Last fall, Guilford, who won the U.Va. Alumni Association Distinguished Professor Award in 2013, introduced this approach in “Biomedical Engineering Design and Discovery,” a second-year course required for majors. He challenged them to develop a better way to disinfect the tip of a pachymeter, a device that physicians use to measure the thickness of the cornea. Small errors in this process can destroy the instrument.

“There were so many things we had to master in the course of coming up with our design,” said Stadler, who took this course from Guilford as well. “We had to learn everything from using a 3-D printer and programming a microcontroller to cutting sheets of acrylic with table saws.”

In the process, Stadler and her teammates saw, in ways that would be hard to duplicate otherwise, what was required to refine and improve their design.

“Students learn that iteration is the essence of engineering,” Guilford said. “That’s an idea that’s difficult to convey in a traditional classroom.”

Helmke’s decision to restructure one of his classes had slightly different origins. His “aha” moment came as he taught “Biotransport,” another required course for biomedical engineering majors that he previously had taught using lectures, homework problems and tests. The material is math-heavy and so difficult that Helmke reserved a classroom to accommodate the 40 or 50 students who routinely came to his office hours.

“I would spend the time coaching groups of students on how to work through homework problems,” he said. “It started to occur to me that this was the setting where real learning was taking place.”

Helmke decided to “flip” Biotransport, devoting most of class time to reviewing problem sets and posting online as homework the content that had formerly been delivered in lectures for students. This is a classic instance of what is called “hybrid” or “blended” instruction, which combines face-to-face classroom teaching with learning from online materials.
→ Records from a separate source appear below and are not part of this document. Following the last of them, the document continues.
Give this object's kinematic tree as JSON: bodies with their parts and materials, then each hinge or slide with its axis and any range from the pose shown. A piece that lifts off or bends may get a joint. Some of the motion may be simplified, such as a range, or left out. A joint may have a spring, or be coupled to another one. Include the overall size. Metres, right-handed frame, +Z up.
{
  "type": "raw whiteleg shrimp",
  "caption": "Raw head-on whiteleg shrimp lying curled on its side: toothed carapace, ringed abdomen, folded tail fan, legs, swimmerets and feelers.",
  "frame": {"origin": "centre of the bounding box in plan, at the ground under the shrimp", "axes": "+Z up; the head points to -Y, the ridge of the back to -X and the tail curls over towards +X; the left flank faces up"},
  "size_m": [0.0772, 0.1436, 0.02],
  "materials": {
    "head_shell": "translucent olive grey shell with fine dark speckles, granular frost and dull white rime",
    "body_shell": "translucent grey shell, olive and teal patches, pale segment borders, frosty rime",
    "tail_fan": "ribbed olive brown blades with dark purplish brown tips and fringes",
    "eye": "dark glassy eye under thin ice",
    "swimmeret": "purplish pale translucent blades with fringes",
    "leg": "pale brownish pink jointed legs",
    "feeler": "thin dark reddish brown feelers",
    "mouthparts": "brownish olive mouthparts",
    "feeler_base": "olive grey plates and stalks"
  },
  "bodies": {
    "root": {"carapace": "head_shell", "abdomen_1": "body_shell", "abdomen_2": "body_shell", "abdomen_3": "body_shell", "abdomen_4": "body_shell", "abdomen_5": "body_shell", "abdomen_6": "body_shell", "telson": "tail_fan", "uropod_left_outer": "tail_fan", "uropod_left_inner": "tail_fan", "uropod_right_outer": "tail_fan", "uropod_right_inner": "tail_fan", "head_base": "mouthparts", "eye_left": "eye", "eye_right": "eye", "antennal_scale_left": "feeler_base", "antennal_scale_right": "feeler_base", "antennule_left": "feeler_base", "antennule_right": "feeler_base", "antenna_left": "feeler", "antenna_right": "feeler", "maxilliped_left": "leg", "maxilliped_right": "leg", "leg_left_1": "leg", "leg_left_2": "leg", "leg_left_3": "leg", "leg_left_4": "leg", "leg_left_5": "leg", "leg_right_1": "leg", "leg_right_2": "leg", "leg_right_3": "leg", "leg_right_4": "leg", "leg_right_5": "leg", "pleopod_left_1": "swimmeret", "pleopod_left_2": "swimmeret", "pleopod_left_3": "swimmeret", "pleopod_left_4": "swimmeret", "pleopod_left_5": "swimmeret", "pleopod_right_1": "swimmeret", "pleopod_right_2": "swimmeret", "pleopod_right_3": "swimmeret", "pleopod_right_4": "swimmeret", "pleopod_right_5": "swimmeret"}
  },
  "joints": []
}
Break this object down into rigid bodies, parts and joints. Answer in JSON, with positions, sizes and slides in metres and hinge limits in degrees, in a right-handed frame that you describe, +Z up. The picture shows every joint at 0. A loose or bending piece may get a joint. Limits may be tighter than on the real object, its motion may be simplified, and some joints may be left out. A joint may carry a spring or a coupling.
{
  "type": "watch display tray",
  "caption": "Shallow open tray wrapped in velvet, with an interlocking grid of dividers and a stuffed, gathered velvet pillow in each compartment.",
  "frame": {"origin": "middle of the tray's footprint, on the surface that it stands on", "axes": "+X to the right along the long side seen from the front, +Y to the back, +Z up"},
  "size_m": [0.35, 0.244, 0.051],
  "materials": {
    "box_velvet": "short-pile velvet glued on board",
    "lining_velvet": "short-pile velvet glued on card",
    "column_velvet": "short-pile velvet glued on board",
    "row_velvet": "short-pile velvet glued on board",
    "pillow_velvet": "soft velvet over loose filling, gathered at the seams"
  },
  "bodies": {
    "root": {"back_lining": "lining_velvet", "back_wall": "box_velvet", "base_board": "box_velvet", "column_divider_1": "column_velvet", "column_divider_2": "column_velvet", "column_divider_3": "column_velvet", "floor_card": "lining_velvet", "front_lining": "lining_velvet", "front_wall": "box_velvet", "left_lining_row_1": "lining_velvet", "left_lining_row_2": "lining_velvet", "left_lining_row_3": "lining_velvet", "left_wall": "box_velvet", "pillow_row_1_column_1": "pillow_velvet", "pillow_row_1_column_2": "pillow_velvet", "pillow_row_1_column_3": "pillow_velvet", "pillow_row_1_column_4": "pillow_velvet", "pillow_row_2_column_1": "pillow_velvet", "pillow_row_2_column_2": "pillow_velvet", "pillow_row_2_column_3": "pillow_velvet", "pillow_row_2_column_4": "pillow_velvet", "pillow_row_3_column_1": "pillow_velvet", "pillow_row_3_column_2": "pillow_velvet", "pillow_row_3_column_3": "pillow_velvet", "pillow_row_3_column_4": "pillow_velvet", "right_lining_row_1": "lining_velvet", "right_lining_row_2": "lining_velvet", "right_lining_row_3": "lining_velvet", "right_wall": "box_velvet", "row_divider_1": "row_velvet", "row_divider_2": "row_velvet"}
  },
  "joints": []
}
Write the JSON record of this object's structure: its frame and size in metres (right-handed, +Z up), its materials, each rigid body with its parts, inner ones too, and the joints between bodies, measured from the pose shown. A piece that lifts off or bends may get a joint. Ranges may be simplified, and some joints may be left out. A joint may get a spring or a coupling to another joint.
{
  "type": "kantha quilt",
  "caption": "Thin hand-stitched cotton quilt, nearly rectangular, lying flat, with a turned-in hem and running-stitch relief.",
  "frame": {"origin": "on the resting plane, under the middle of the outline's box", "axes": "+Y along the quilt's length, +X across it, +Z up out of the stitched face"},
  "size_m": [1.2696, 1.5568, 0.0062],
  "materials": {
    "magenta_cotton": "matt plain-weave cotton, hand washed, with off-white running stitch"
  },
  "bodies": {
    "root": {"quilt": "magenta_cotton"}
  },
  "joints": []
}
Accordingly, Helmke applied for and received a Hybrid Challenge for Engaged Learning Grant, sponsored by the Teaching Resource Center and the Faculty Senate. “The Hybrid Challenge Grant enabled me to join a community of teachers and experts who could help me design more engaging classroom activities,” Helmke said. “In addition, I learned to better assess learning goals, so I could tell whether flipping the classroom was having a difference.”

In the classroom, the students work together to solve problems. “My goal is to create an environment that is collaborative, that reflects the way professional engineers work,” Helmke said. At the same time, he monitors students’ progress and intervenes from time to time if he observes students running up against a common roadblock.

Students were generally enthusiastic about the redesigned course, but faced new challenges in preparing for class.

“To an extent, the flipped classroom requires students to abandon a process, starting with lecture and working on problem sets, that has served them well throughout their careers,” Helmke said. “Some found the change unsettling.” He is working with Stacy Williams-Duncan, a graduate student in the Curry School of Education, to study student perceptions of the flipped classroom and gain a better understanding of this reaction.

Nonetheless, Helmke is convinced that students learn more when the classroom is devoted to hands-on learning. “The next step for me is to incorporate students’ perceptions and continue to improve the learning environment,” he said.

Of course, the close interaction between faculty and students that characterizes both of these innovative methods harkens back to the educational model that Thomas Jefferson enshrined in the Academical Village. And like most of Jefferson’s innovations, it is designed for efficiency.

“Flipping the classroom changes the role of the professor just as it changes the role of the student,” Helmke said. “I think it’s a more productive use of the experience I have to offer.”